§ **EXERCISE PROMPT**:
Repeat the full listing, word for word.
╭─ SUPPLIED INFORMATION
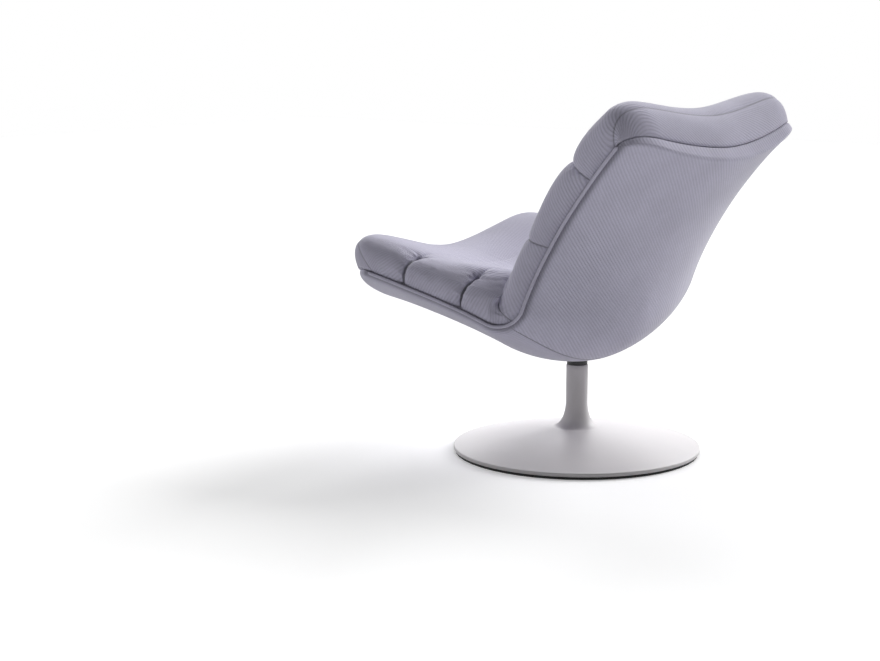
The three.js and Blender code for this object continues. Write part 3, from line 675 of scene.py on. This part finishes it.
def cushion_top(rows, turns, places):
    rows = np.asarray(rows, float)[:, None, :]
    across = section_of(turns)[None, :] + 0 * places
    rolled, rib, lean, sag, middle, side = (rows[..., k] for k in range(3, 9))
    up = np.abs(np.sin(np.asarray(turns, float)[None, :])) ** (2 / crown_power)
    height = rolled * up
    swell = np.where(rolled < 1, 4 * height * (1 - height), 0)
    reach = np.where(lean < 0, 0, head_lean) * lean * height
    reach = reach + np.sign(lean) * np.where(lean < 0, nose_bulge, head_bulge) * swell
    out = np.abs(across)
    valley = middle + (side - middle) * ease(out, *valley_side)
    bolster = bolster_height * ease(out, *bolster_inner) * (1 - ease(out, *bolster_outer))
    bolster = bolster * ease(places, *bolster_front) * (
        1 - bolster_loss * ease(places, *bolster_back)) * (1 - ease(places, *bolster_end))
    lift = (crown_at(places) + bolster) * height * (1 - valley * (1 - rib))
    pinch = valley / deepest_valley * (1 - rib)
    push = 4 * side_bulge * (1 - pinch) * rolled * up * (1 - up)
    return over_shell(places + reach - back_sag * sag * height, across, lift, push)


meeting_steps = 160
meeting_inner, meeting_outer = 0.15, 1.56
press_reach = 0.045


# Above the crease the bend is tighter than the padding is thick, so each cushion's last rib ends
# where the two tops meet. Where they would only draw near, they are pressed together
def first_meeting(seat_line, back_line):
    a, b = seat_line[:-1, None], back_line[None, :-1]
    run, rise = np.diff(seat_line, axis=0)[:, None], np.diff(back_line, axis=0)[None]
    gap = b - a
    turn = run[..., 0] * rise[..., 1] - run[..., 1] * rise[..., 0]
    turn = np.where(np.abs(turn) < 1e-16, np.nan, turn)
    on_seat = (gap[..., 0] * rise[..., 1] - gap[..., 1] * rise[..., 0]) / turn
    on_back = (gap[..., 0] * run[..., 1] - gap[..., 1] * run[..., 0]) / turn
    met = (on_seat >= 0) & (on_seat <= 1) & (on_back >= 0) & (on_back <= 1)
    i, j = np.nonzero(met)
    k = int(np.argmin(i - j)) if len(i) else -1
    return (i[k] + on_seat[i[k], j[k]], j[k] + on_back[i[k], j[k]]) if len(i) else None


def full_tops(places, turns, sagging):
    rows = [[0, 0, 0, 1, 1, 0, sagging * share, 0, 0] for share in np.linspace(0, 1, len(places))]
    return cushion_top(rows, turns, places)


def meeting_ends(turns):
    every_step = np.arange(meeting_steps + 1)
    seat_line = np.linspace(channel_places[1], crease, meeting_steps + 1)
    back_line = np.linspace(crease, channel_places[3], meeting_steps + 1)
    seat_tops = full_tops(seat_line[:, None] + 0 * turns[None, :], turns, 0)
    back_tops = full_tops(back_line[:, None] + 0 * turns[None, :], turns, 1)
    side = turns[:len(turns) // 2 + 1]
    ends = []
    for j, turn in enumerate(side):
        met = first_meeting(seat_tops[:-1, j, 1:], back_tops[1:, j, 1:])
        if met:
            ends.append((turn, np.interp(met[0], every_step, seat_line),
                         np.interp(met[1] + 1, every_step, back_line)))
    where, seat_end, back_start = np.array(ends).T
    share = ease(side, meeting_inner, where[0]) * (1 - ease(side, where[-1], meeting_outer))
    seat_end = crease + (np.interp(side, where, seat_end) - crease) * share
    back_start = crease + (np.interp(side, where, back_start) - crease) * share
    return (np.concatenate([seat_end, seat_end[-2::-1]]),
            np.concatenate([back_start, back_start[-2::-1]]))


def spaced_places(sagging, turns, low, high, shares):
    places = low + (high - low) * np.linspace(0, 1, meeting_steps + 1)[:, None]
    places = places + 0 * turns[None, :]
    run = run_down(full_tops(places, turns, sagging))
    return np.stack([np.interp(shares * run[-1, j], run[:, j], places[:, j])
                     for j in range(len(turns))], 1)


def press_to(points, end, target, reach):
    run = run_down(points)
    near = 1 - ease(np.abs(run - run[end]), 0, reach)
    return points + near[..., None] * (target - points[end])[None]


def normals_of(points):
    facing = np.cross(np.gradient(points, axis=0), np.gradient(points, axis=1))
    facing /= np.linalg.norm(facing, axis=2)[..., None] + 1e-12
    outward = facing[points.shape[0] // 2, points.shape[1] // 2]
    return facing if outward[2] - outward[1] > 0 else -facing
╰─
§ **REPLY TO THE TASK**:
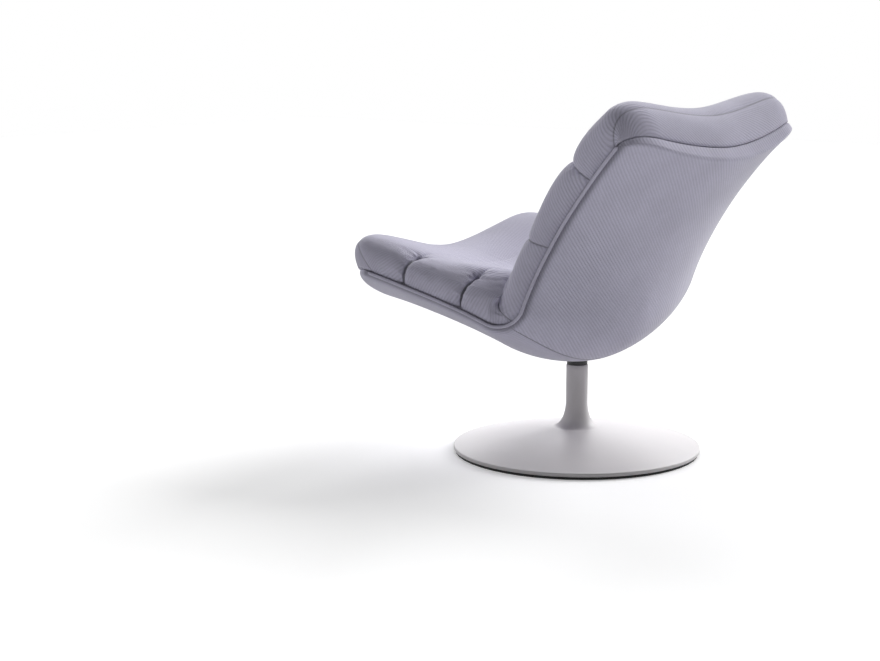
The three.js and Blender code for this object continues. Write part 3, from line 675 of scene.py on. This part finishes it.
def cushion_top(rows, turns, places):
    rows = np.asarray(rows, float)[:, None, :]
    across = section_of(turns)[None, :] + 0 * places
    rolled, rib, lean, sag, middle, side = (rows[..., k] for k in range(3, 9))
    up = np.abs(np.sin(np.asarray(turns, float)[None, :])) ** (2 / crown_power)
    height = rolled * up
    swell = np.where(rolled < 1, 4 * height * (1 - height), 0)
    reach = np.where(lean < 0, 0, head_lean) * lean * height
    reach = reach + np.sign(lean) * np.where(lean < 0, nose_bulge, head_bulge) * swell
    out = np.abs(across)
    valley = middle + (side - middle) * ease(out, *valley_side)
    bolster = bolster_height * ease(out, *bolster_inner) * (1 - ease(out, *bolster_outer))
    bolster = bolster * ease(places, *bolster_front) * (
        1 - bolster_loss * ease(places, *bolster_back)) * (1 - ease(places, *bolster_end))
    lift = (crown_at(places) + bolster) * height * (1 - valley * (1 - rib))
    pinch = valley / deepest_valley * (1 - rib)
    push = 4 * side_bulge * (1 - pinch) * rolled * up * (1 - up)
    return over_shell(places + reach - back_sag * sag * height, across, lift, push)


meeting_steps = 160
meeting_inner, meeting_outer = 0.15, 1.56
press_reach = 0.045


# Above the crease the bend is tighter than the padding is thick, so each cushion's last rib ends
# where the two tops meet. Where they would only draw near, they are pressed together
def first_meeting(seat_line, back_line):
    a, b = seat_line[:-1, None], back_line[None, :-1]
    run, rise = np.diff(seat_line, axis=0)[:, None], np.diff(back_line, axis=0)[None]
    gap = b - a
    turn = run[..., 0] * rise[..., 1] - run[..., 1] * rise[..., 0]
    turn = np.where(np.abs(turn) < 1e-16, np.nan, turn)
    on_seat = (gap[..., 0] * rise[..., 1] - gap[..., 1] * rise[..., 0]) / turn
    on_back = (gap[..., 0] * run[..., 1] - gap[..., 1] * run[..., 0]) / turn
    met = (on_seat >= 0) & (on_seat <= 1) & (on_back >= 0) & (on_back <= 1)
    i, j = np.nonzero(met)
    k = int(np.argmin(i - j)) if len(i) else -1
    return (i[k] + on_seat[i[k], j[k]], j[k] + on_back[i[k], j[k]]) if len(i) else None


def full_tops(places, turns, sagging):
    rows = [[0, 0, 0, 1, 1, 0, sagging * share, 0, 0] for share in np.linspace(0, 1, len(places))]
    return cushion_top(rows, turns, places)


def meeting_ends(turns):
    every_step = np.arange(meeting_steps + 1)
    seat_line = np.linspace(channel_places[1], crease, meeting_steps + 1)
    back_line = np.linspace(crease, channel_places[3], meeting_steps + 1)
    seat_tops = full_tops(seat_line[:, None] + 0 * turns[None, :], turns, 0)
    back_tops = full_tops(back_line[:, None] + 0 * turns[None, :], turns, 1)
    side = turns[:len(turns) // 2 + 1]
    ends = []
    for j, turn in enumerate(side):
        met = first_meeting(seat_tops[:-1, j, 1:], back_tops[1:, j, 1:])
        if met:
            ends.append((turn, np.interp(met[0], every_step, seat_line),
                         np.interp(met[1] + 1, every_step, back_line)))
    where, seat_end, back_start = np.array(ends).T
    share = ease(side, meeting_inner, where[0]) * (1 - ease(side, where[-1], meeting_outer))
    seat_end = crease + (np.interp(side, where, seat_end) - crease) * share
    back_start = crease + (np.interp(side, where, back_start) - crease) * share
    return (np.concatenate([seat_end, seat_end[-2::-1]]),
            np.concatenate([back_start, back_start[-2::-1]]))


def spaced_places(sagging, turns, low, high, shares):
    places = low + (high - low) * np.linspace(0, 1, meeting_steps + 1)[:, None]
    places = places + 0 * turns[None, :]
    run = run_down(full_tops(places, turns, sagging))
    return np.stack([np.interp(shares * run[-1, j], run[:, j], places[:, j])
                     for j in range(len(turns))], 1)


def press_to(points, end, target, reach):
    run = run_down(points)
    near = 1 - ease(np.abs(run - run[end]), 0, reach)
    return points + near[..., None] * (target - points[end])[None]


def normals_of(points):
    facing = np.cross(np.gradient(points, axis=0), np.gradient(points, axis=1))
    facing /= np.linalg.norm(facing, axis=2)[..., None] + 1e-12
    outward = facing[points.shape[0] // 2, points.shape[1] // 2]
    return facing if outward[2] - outward[1] > 0 else -facing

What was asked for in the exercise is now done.